Stress corrosion cracking susceptibility of Al–Mg alloy sheet with high Mg content

Abstract

Slow strain rate testing (SSRT) was used to study the effect of the microstructure on the stress corrosion cracking (SCC) susceptibility of Al–Mg alloy sheet containing 6.8 wt.% Mg. In the cold-rolled and fully annealed conditions, high SCC susceptibility was experienced.

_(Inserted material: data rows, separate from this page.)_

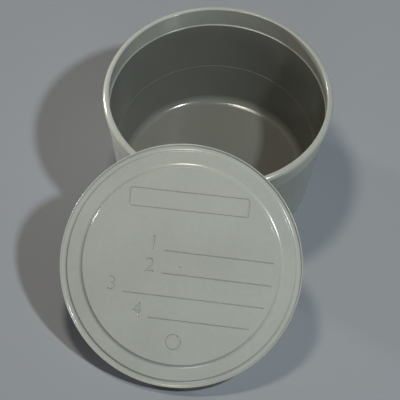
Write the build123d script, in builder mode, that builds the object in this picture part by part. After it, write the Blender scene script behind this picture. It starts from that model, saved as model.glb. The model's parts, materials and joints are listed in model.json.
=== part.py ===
from build123d import *
from math import asin, atan2, cos, degrees, radians, sin, sqrt, tan
import os

# Snap-lid specimen cup: a squat round tub that stands on its foot, with its lid taken off and
# leaning on the rim. Millimetres, +Z up. The origin is the centre of the foot, on the surface
# that the tub stands on, and the lid lies towards -Y.

# Tub: outside
cup_height = 55.0
rim_radius = 49.0
foot_radius = 40.6
wall = 1.4
neck_depth = 11.0
neck_draft = 2.1
foot_rounding = 0.65

# Tub: snap bead round the rim
bead_height = 2.5
bead_projection = 1.4
bead_undercut = 0.8
bead_crown = 2.0

# Tub: inside
seal_depth = 10.0
ledge_width = 0.6
floor_thickness = 1.5
floor_fillet = 9.5
core_step = 0.12
core_step_height = 21.4

# Tub: underside
floor_lift = 1.1
foot_ring_width = 1.3

# Lid: disc
lid_wall = 1.1
panel_margin = 9.45
panel_rise = 0.9
panel_step_run = 0.8
step_blend = 1.7
moat_depth = 0.72
moat_width = 1.4
shoulder_run = 0.3
lip_rise = 0.6
lip_width = 0.5
lip_run = 0.6
lip_projection = 0.4
lip_height = 1.6
lip_edge = 0.2

# Lid: skirt that snaps over the bead, and plug ring that seals inside the mouth
skirt_wall = 1.3
skirt_foot_rounding = 0.45
snap_lead = 1.3
snap_grip = 0.5
plug_depth = 2.8
plug_wall = 1.0
plug_lead = 0.5

# Lid: write-on lines cut into the panel
line_count = 4
line_pitch = 9.5
first_line = 5.5
line_starts = [-7.5, -8.0, -23.0, -11.3]
line_width = 0.6
line_depth = 0.25
line_margin = 2.7
writing_turn = 3.4

# Gate mark at the centre of each moulding
gate_radius = 0.7
gate_depth = 0.2

# Fits
rim_clearance = 0.3
plug_clearance = 0.15
rest_gap = 0.3

# How the loose lid lies: this much of its width stands past the rim, up the slope, and the
# place where it clears the bead is looked for in this many steps
lean_overhang = 10.2
quarter_turn_steps = 900

# Edge roundings of the mouldings
fine_edge = 0.15
soft_edge = 0.3

# The most that a rounding takes of the wall or step that it lies on
crown_share = 0.8
mouth_share = 0.15
edge_share = 0.4
undercut_share = 0.3
foot_share = 0.55
foot_inside_share = 0.2

# Tub, worked out
neck_radius = rim_radius - bead_projection
neck_top = cup_height - bead_height - bead_undercut
shoulder_height = cup_height - neck_depth
shoulder_radius = neck_radius - (neck_top - shoulder_height) * tan(radians(neck_draft))
taper = (shoulder_radius - foot_radius) / shoulder_height
ledge_height = cup_height - seal_depth
mouth_radius = shoulder_radius - wall + ledge_width
floor_top = floor_lift + floor_thickness
ring_inner = foot_radius - foot_ring_width
rim_wall = rim_radius - mouth_radius
crown = min(bead_crown, crown_share * rim_wall)
mouth_edge = min(soft_edge, mouth_share * rim_wall)
ledge_edge = min(soft_edge, edge_share * ledge_width)
undercut_edge = min(soft_edge, undercut_share * bead_undercut)
foot_edge = min(foot_rounding, foot_share * foot_ring_width)
foot_inside_edge = min(soft_edge, foot_inside_share * foot_ring_width)

# Lid, worked out in its own upright frame: heights from the bottom of the skirt
skirt_depth = bead_height + bead_undercut + snap_lead
band_top = skirt_depth + lid_wall
panel_top = band_top + panel_rise
panel_underside = panel_top - lid_wall
moat_top = band_top - moat_depth
lip_top = moat_top + lip_rise
skirt_inner = rim_radius + rim_clearance
skirt_outer = skirt_inner + skirt_wall
lid_radius = skirt_outer + lip_projection
panel_radius = lid_radius - panel_margin
lip_inner = lid_radius - lip_width
moat_outer = lip_inner - lip_run
moat_inner = moat_outer - moat_width
snap_radius = rim_radius - snap_grip
plug_outer = mouth_radius - plug_clearance
plug_inner = plug_outer - plug_wall
plug_bottom = skirt_depth - plug_depth
step_slope = atan2(panel_rise, panel_step_run)
step_inset = lid_wall * tan(step_slope / 2)
crown_seat = crown + rim_clearance

# Resting place of the lid: its skirt stands on the surface and leans clear of the bead
lean_angle = asin(cup_height / (2 * lid_radius - lean_overhang))
lid_height = (
    (skirt_outer - skirt_foot_rounding) * sin(lean_angle)
    - skirt_foot_rounding * cos(lean_angle)
    + skirt_foot_rounding
)


def outer_radius(height):
    """Outside of the tapered wall at a height."""
    return foot_radius + taper * height


def inner_radius(height):
    """Inside of the tapered wall at a height."""
    return outer_radius(height) - wall


def split_corners(corners):
    """Points and roundings of a section given as (radius, height, rounding) corners."""
    points = [(radius, height) for radius, height, rounding in corners]
    roundings = [rounding for radius, height, rounding in corners]
    return points, roundings


def clear_of_rim(edge_radius, edge_height, rounding):
    """Y of the lid's centre at which one round edge of the lid lies rest_gap off the bead."""
    crown_radius = rim_radius - crown
    crown_height = cup_height - crown
    reach = crown + rounding + rest_gap
    places = []
    for step in range(quarter_turn_steps):
        turn = radians(90) * step / quarter_turn_steps
        across = edge_radius * sin(turn)
        upslope = edge_radius * cos(turn)
        drop = lid_height + upslope * sin(lean_angle) + edge_height * cos(lean_angle) - crown_height
        if abs(drop) < reach:
            around = crown_radius + sqrt(reach**2 - drop**2)
            forward = upslope * cos(lean_angle) - edge_height * sin(lean_angle)
            if around > across:
                places.append(-sqrt(around**2 - across**2) - forward)
    return min(places, default=-rim_radius)


lid_edges = [
    (skirt_inner + soft_edge, soft_edge, soft_edge),
    (snap_radius + soft_edge, snap_lead, soft_edge),
    (plug_outer - soft_edge, plug_bottom + soft_edge, soft_edge),
]
lid_place = min(clear_of_rim(*edge) for edge in lid_edges)
lid_centre = Vector(0, lid_place, lid_height)
lid_axis = Vector(0, -sin(lean_angle), cos(lean_angle))
up_the_slope = Vector(0, cos(lean_angle), sin(lean_angle))

cup_corners = [
    (0, floor_lift, 0),
    (ring_inner, floor_lift, 0),
    (ring_inner, 0, foot_inside_edge),
    (foot_radius, 0, foot_edge),
    (shoulder_radius, shoulder_height, 0),
    (neck_radius, neck_top, soft_edge),
    (rim_radius, cup_height - bead_height, undercut_edge),
    (rim_radius, cup_height, crown),
    (mouth_radius, cup_height, mouth_edge),
    (mouth_radius, ledge_height, 0),
    (mouth_radius - ledge_width, ledge_height, ledge_edge),
    (inner_radius(core_step_height), core_step_height, 0),
    (inner_radius(core_step_height) - core_step, core_step_height, 0),
    (inner_radius(floor_top) - core_step, floor_top, floor_fillet),
    (0, floor_top, 0),
]

with BuildPart() as cup:
    points, roundings = split_corners(cup_corners)
    with BuildSketch(Plane.XZ):
        with BuildLine():
            FilletPolyline(*points, radius=roundings, close=True)
        make_face()
    revolve(axis=Axis.Z)

    # Groove inside the foot ring: its roof follows the floor's fillet at an even thickness
    wall_run = inner_radius(core_step_height) - inner_radius(floor_top)
    wall_slope = atan2(wall_run, core_step_height - floor_top)
    fillet_reach = floor_fillet * tan((radians(90) - wall_slope) / 2)
    fillet_centre = inner_radius(floor_top) - core_step - fillet_reach
    roof_radius = floor_fillet + floor_thickness
    roof_centre = floor_top + floor_fillet
    roof_turn = asin((ring_inner - fillet_centre) / roof_radius)
    roof_end = roof_centre - roof_radius * cos(roof_turn)
    roof_middle = (
        fillet_centre + roof_radius * sin(roof_turn / 2),
        roof_centre - roof_radius * cos(roof_turn / 2),
    )
    with BuildSketch(Plane.XZ):
        with BuildLine():
            ThreePointArc((fillet_centre, floor_lift), roof_middle, (ring_inner, roof_end))
            Polyline((ring_inner, roof_end), (ring_inner, floor_lift), (fillet_centre, floor_lift))
        make_face()
    revolve(axis=Axis.Z, mode=Mode.SUBTRACT)

    # Gate mark in the middle of the underside
    with BuildSketch(Plane.XY.offset(floor_lift)):
        Circle(gate_radius)
    extrude(amount=gate_depth, mode=Mode.SUBTRACT)

lid_corners = [
    (0, panel_underside, 0),
    (panel_radius - step_inset, panel_underside, soft_edge),
    (panel_radius + panel_step_run - step_inset, skirt_depth, soft_edge),
    (plug_inner, skirt_depth, soft_edge),
    (plug_inner, plug_bottom, fine_edge),
    (plug_outer - plug_lead, plug_bottom, fine_edge),
    (plug_outer, plug_bottom + plug_lead, soft_edge),
    (plug_outer, skirt_depth, 0),
    (skirt_inner, skirt_depth, crown_seat),
    (skirt_inner, snap_lead + skirt_inner - snap_radius, fine_edge),
    (snap_radius, snap_lead, soft_edge),
    (skirt_inner, 0, soft_edge),
    (skirt_outer, 0, skirt_foot_rounding),
    (skirt_outer, lip_top - lip_height, soft_edge),
    (lid_radius, lip_top - lip_height + lip_projection, soft_edge),
    (lid_radius, lip_top, lip_edge),
    (lip_inner, lip_top, lip_edge),
    (moat_outer, moat_top, fine_edge),
    (moat_inner, moat_top, fine_edge),
    (moat_inner - shoulder_run, band_top, soft_edge),
    (panel_radius + panel_step_run, band_top, step_blend),
    (panel_radius, panel_top, soft_edge),
    (gate_radius, panel_top, 0),
    (gate_radius, panel_top - gate_depth, 0),
    (0, panel_top - gate_depth, 0),
]

with BuildPart() as lid:
    points, roundings = split_corners(lid_corners)
    with BuildSketch(Plane(origin=lid_centre, x_dir=(1, 0, 0), z_dir=-up_the_slope)):
        with BuildLine():
            FilletPolyline(*points, radius=roundings, close=True)
        make_face()
    revolve(axis=Axis(lid_centre, lid_axis))

    # Write-on lines: each runs out to the same ring just inside the panel's step
    panel_plane = Plane(origin=lid_centre + lid_axis * panel_top, x_dir=(1, 0, 0), z_dir=lid_axis)
    with BuildSketch(panel_plane.rotated((0, 0, writing_turn))):
        for line in range(line_count):
            line_y = first_line - line * line_pitch
            line_end = sqrt((panel_radius - line_margin) ** 2 - line_y**2)
            line_length = line_end - line_starts[line]
            with Locations((line_starts[line] + line_length / 2, line_y)):
                Rectangle(line_length, line_width)
    extrude(amount=-line_depth, mode=Mode.SUBTRACT)

cup.part.label = "cup"
lid.part.label = "lid"

os.makedirs("parts", exist_ok=True)
export_step(cup.part, "parts/cup.step")
export_step(lid.part, "parts/lid.step")

print("lean", round(degrees(lean_angle), 3), "degrees")
print("lid centre", [round(value, 3) for value in lid_centre])
print("lid axis", [round(value, 6) for value in lid_axis])
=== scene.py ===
import json
from math import asin, atan2, cos, degrees, pi, radians, sin, tan

import bmesh
import bpy
from mathutils import Matrix, Vector


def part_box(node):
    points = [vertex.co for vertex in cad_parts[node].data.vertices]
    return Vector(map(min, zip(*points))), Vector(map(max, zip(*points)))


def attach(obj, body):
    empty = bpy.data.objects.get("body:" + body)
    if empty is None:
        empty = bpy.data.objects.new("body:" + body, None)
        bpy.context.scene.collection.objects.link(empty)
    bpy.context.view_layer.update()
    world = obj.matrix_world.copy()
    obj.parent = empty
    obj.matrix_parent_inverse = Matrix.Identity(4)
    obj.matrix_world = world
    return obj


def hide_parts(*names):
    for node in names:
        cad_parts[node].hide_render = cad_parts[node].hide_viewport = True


bl_info = {
    "name": "Specimen Cup",
    "version": (1, 0, 0),
    "blender": (4, 5, 0),
    "location": "View3D > Sidebar > Specimen Cup",
    "description": "Builds a snap-lid specimen cup with its loose lid leaning on the rim",
    "category": "Add Mesh",
}

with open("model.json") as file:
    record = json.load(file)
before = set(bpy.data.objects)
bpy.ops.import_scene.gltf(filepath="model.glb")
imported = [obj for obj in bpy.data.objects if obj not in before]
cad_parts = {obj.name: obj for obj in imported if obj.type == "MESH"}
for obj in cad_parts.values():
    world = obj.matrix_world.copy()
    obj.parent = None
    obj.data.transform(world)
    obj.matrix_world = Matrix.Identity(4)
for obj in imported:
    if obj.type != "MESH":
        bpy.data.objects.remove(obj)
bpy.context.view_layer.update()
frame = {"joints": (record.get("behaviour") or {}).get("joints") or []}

MM = 0.001
LID_PATH = Vector(frame["joints"][0]["axis"]).normalized()

# Roundings that the sizes below leave free
FINE_EDGE = 0.15 * MM
STEP_EDGE = 0.24 * MM
SOFT_EDGE = 0.3 * MM
FOOT_INSIDE_ROUNDING = 0.26 * MM
FOOT_ROUNDING = 0.65 * MM
SKIRT_FOOT_ROUNDING = 0.45 * MM
LIP_EDGE = 0.2 * MM
LIP_INNER_EDGE = 0.1 * MM
MOAT_OUTER_ROUNDING = 0.6 * MM
MOAT_INNER_ROUNDING = 1.0 * MM
PANEL_STEP_ROUNDING = 1.9 * MM

# The neck leans outwards by this much
NECK_DRAFT = radians(2.1)

# How far the lip stands out from the skirt
LIP_PROJECTION = 0.4 * MM

# Play between the plug ring and the mouth, and between the lid and the bead
PLUG_PLAY = 0.15 * MM
BEAD_PLAY = 0.3 * MM

# Two vertices or planes closer than this are the same
SAME_PLACE = 0.001 * MM

# Steps round the tub and round the lid, and the angle under which two faces are shaded as one
TUB_STEPS = 288
LID_STEPS = 320
SMOOTH_ANGLE = radians(34)

# Write-on lines: where each one starts, the first one's height above the lid's middle, the room
# left at the panel's edge, and the distance from a numeral to its line
LINE_STARTS = (-7.5 * MM, -8.0 * MM, -23.0 * MM, -11.3 * MM)
FIRST_LINE = 5.5 * MM
LINE_MARGIN = 2.4 * MM
NUMERAL_GAP = 5.0 * MM

# Plain frame above the lines, and plain ring below them
FIELD_SIZE = (51.0 * MM, 8.4 * MM)
FIELD_CORNER = 1.6 * MM
FIELD_LINE = 0.8 * MM
FIELD_PLACE = (-1.3 * MM, 26.6 * MM)
FIELD_TURN = radians(4.0)
RING_RADIUS = 3.5 * MM
RING_LINE = 0.74 * MM
RING_PLACE = (2.3 * MM, -32.0 * MM)

# Width of the sloped wall of an engraved line, and of a numeral
LINE_SLOPE = 0.3 * MM
NUMERAL_SLOPE = 0.16 * MM

# Grain of the plastic, in waves per metre
CLOUD_SCALE = 35
SHEEN_SCALE = 55
WAVE_SCALE = 90
SPECK_SCALE = 140
MOTTLE_SCALE = 420
GRAIN_SCALE = 1900

# Range that noise mostly stays in
NOISE_SPAN = (0.3, 0.7)

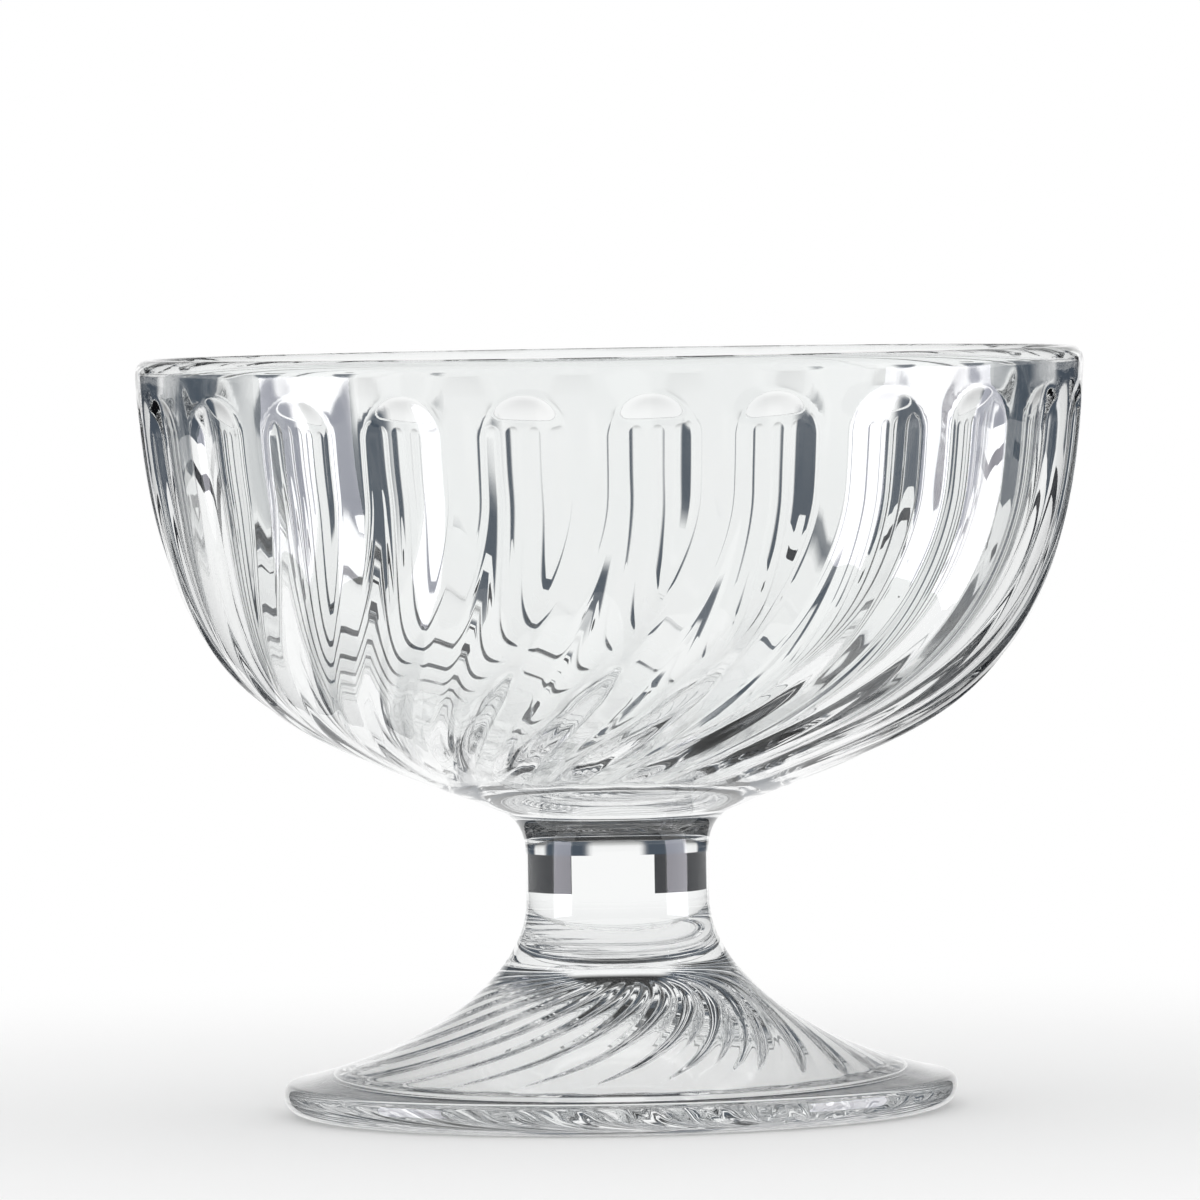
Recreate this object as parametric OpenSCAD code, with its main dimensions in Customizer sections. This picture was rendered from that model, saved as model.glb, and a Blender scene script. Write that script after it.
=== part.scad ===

In those cases the ductility was strongly affected by the presence of corrosive environment (for hard temper: El air=13.6%, El SCC=0.6%; for annealed condition: El air=24.1–25.3%, El SCC=3.2–4.2%) and the elongation loss was great, El loss=81.7–95.6%. It is supposed that the high SCC susceptibility results from a continuous network of the β-phase (Mg 5Al 8) precipitate at grain boundaries for the annealed temper, and heavy precipitation of β-phase along the planes of localized deformation for the hard temper. High SCC resistance attained after thermal exposure at the temperature range 225–285 °C (stabilized condition). The ductility was almost unaffected by the presence of corrosive environment (El air=12.8–23.2%, El SCC=12.8–22%) and the elongation loss was small, El loss<7%. High SCC resistance was related to the stabilized structure, which causes discontinuous β-phase (Mg 5Al 8) precipitation in a globular form, uniformly distributed throughout the structure.